- _Stated exercise_: Return exactly the lines that run from the beginning through the line containing "for node in", both included, and no others.

- _Information provided_:

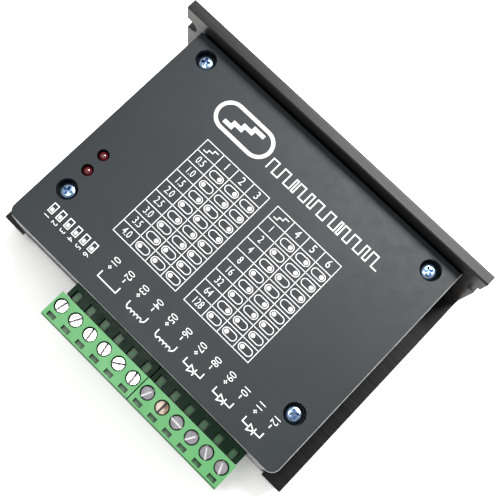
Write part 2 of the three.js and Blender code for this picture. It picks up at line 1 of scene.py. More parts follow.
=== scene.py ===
"""Looks of the stepper driver module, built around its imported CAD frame. Sizes are in millimetres and
places are worked out from the frame's boxes; M turns millimetres into metres."""

import json
import math
import random

import bmesh
import bpy
from mathutils import Matrix, Vector


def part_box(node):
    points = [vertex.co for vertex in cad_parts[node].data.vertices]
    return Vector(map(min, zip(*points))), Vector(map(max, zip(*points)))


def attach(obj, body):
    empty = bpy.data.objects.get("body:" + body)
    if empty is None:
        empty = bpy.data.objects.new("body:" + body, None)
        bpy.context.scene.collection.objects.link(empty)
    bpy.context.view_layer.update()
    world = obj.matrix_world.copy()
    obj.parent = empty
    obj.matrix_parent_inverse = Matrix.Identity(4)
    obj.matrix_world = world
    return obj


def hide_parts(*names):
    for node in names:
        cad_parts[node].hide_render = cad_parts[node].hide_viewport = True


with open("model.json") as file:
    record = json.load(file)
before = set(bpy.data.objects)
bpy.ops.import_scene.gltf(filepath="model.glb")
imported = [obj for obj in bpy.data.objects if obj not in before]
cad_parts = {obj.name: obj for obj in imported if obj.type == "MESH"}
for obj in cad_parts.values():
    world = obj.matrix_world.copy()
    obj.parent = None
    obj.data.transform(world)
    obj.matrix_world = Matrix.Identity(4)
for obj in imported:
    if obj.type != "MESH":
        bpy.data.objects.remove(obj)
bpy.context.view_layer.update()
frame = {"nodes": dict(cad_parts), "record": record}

M = 0.001

# ---------- places taken from the frame ----------
COVER_LOW, COVER_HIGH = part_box("cover")
FRONT_Y = COVER_LOW.y / M  # the cover's front wall, where the print's own Y starts
TOP_Z = COVER_HIGH.z / M
INK_Z = TOP_Z + 0.02
INK_HEIGHT = 0.03


def middle(node):
    low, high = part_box(node)
    return (low + high) / 2 / M


# ---------- camera, floor and light ----------
CAMERA_PLACE = Vector((25.28, -37.44, 244.8)) * M
CAMERA_FORWARD = Vector((-0.1184, 0.1762, -0.9772))
CAMERA_RIGHT = Vector((0.7128, 0.7002, 0.0399))
CAMERA_LENS = 62.3
CAMERA_SHIFT = 0.05


def make_camera():
    data = bpy.data.cameras.new("camera")
    data.lens = CAMERA_LENS
    data.shift_x = CAMERA_SHIFT
    data.clip_start = 0.01
    data.clip_end = 20
    camera = bpy.data.objects.new("camera", data)
    bpy.context.scene.collection.objects.link(camera)
    back = -CAMERA_FORWARD.normalized()
    right = (CAMERA_RIGHT - CAMERA_RIGHT.dot(back) * back).normalized()
    up = back.cross(right)
    camera.matrix_world = Matrix.Translation(CAMERA_PLACE) @ Matrix((right, up, back)).transposed().to_4x4()
    bpy.context.scene.camera = camera


def add_softbox(name, place, target, size, watts):
    data = bpy.data.lights.new(name, "AREA")
    data.shape = "RECTANGLE"
    data.size = size[0]
    data.size_y = size[1]
    data.energy = watts
    lamp = bpy.data.objects.new(name, data)
    bpy.context.scene.collection.objects.link(lamp)
    aim = Vector(target) - Vector(place)
    lamp.location = place
    lamp.rotation_mode = "QUATERNION"
    lamp.rotation_quaternion = aim.to_track_quat("-Z", "Y")
    return lamp


def make_world(strength, overhead):
    """A white room whose ceiling is darker in a patch straight above, by the share given."""
    world = bpy.data.worlds.new("studio")
    world.use_nodes = True
    tree = world.node_tree
    background = tree.nodes["Background"]
    direction = tree.nodes.new("ShaderNodeTexCoord")
    height = tree.nodes.new("ShaderNodeVectorMath")
    height.operation = "DOT_PRODUCT"
    height.inputs[1].default_value = Vector((0.04, -0.06, 1.0)).normalized()
    tree.links.new(direction.outputs["Generated"], height.inputs[0])
    ramp = tree.nodes.new("ShaderNodeMapRange")
    ramp.interpolation_type = "SMOOTHSTEP"
    ramp.inputs["From Min"].default_value = 0.93
    ramp.inputs["From Max"].default_value = 0.995
    ramp.inputs["To Min"].default_value = strength
    ramp.inputs["To Max"].default_value = strength * overhead
    tree.links.new(height.outputs["Value"], ramp.inputs["Value"])
    tree.links.new(ramp.outputs["Result"], background.inputs["Strength"])
    background.inputs["Color"].default_value = (1, 1, 1, 1)
    bpy.context.scene.world = world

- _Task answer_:
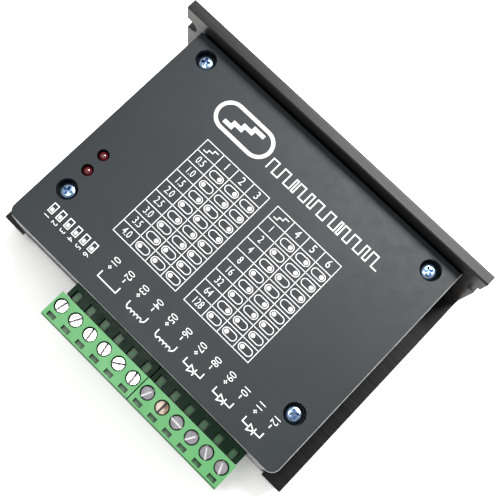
Write part 2 of the three.js and Blender code for this picture. It picks up at line 1 of scene.py. More parts follow.
=== scene.py ===
"""Looks of the stepper driver module, built around its imported CAD frame. Sizes are in millimetres and
places are worked out from the frame's boxes; M turns millimetres into metres."""

import json
import math
import random

import bmesh
import bpy
from mathutils import Matrix, Vector


def part_box(node):
    points = [vertex.co for vertex in cad_parts[node].data.vertices]
    return Vector(map(min, zip(*points))), Vector(map(max, zip(*points)))


def attach(obj, body):
    empty = bpy.data.objects.get("body:" + body)
    if empty is None:
        empty = bpy.data.objects.new("body:" + body, None)
        bpy.context.scene.collection.objects.link(empty)
    bpy.context.view_layer.update()
    world = obj.matrix_world.copy()
    obj.parent = empty
    obj.matrix_parent_inverse = Matrix.Identity(4)
    obj.matrix_world = world
    return obj


def hide_parts(*names):
    for node in names:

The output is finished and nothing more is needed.